Industry welcomes new UK Gov rules to tackle late payments

According to figures from the Department for Business & Trade (DBT) and research from the Federation of Small Businesses, delayed payment of invoices currently costs smaller firms £22,000 a year on average.

New rules are being introduced today by Government that will require companies to include payment reporting in their annual reports. This is intended to increase the transparency of the payment process, in particular payments to smaller firms.

The government is also consulting on new laws that will hold firms to account for late payments and ensure cash flows into businesses. The consultation will consider policies aimed at addressing poor payment practices.

Commenting on this, Road Haulage Association (RHA) MD Richard Smith said: “We’re in favour of measures aimed at boosting economic growth, as evidenced by our recent Blueprint document.

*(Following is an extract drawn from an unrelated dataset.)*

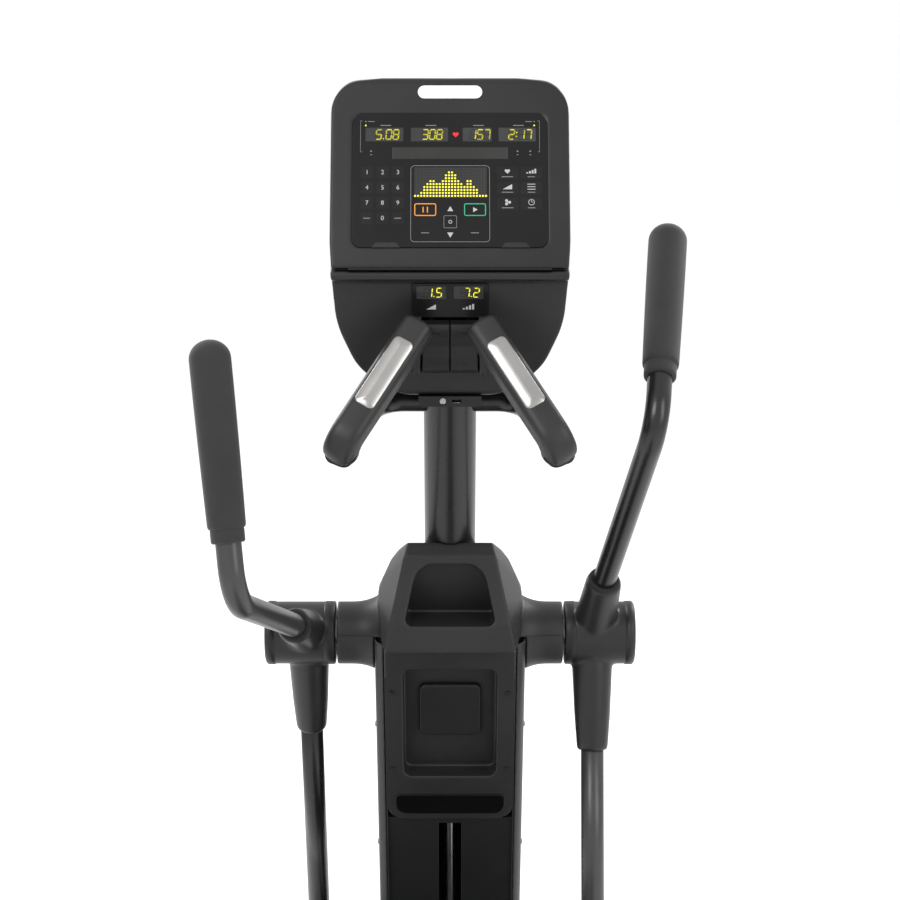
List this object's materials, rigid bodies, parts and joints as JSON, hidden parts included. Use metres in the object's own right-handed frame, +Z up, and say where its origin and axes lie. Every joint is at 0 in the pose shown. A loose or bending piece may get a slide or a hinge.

"As an economic enabler, businesses across the road transport sector play a critical role in the supply-chain and in the daily lives of all of us. To get the growth the country needs, money needs to move around the economy and late payments are damaging to that.

“Late payments can have a real impact on businesses and the overall economy. In particular, this acts as a barrier to growth for SMEs. We welcome steps to tackle the issue by increasing transparency.

"We want to work in collaboration with Government to help drive growth across the entire road transport sector and the whole UK economy."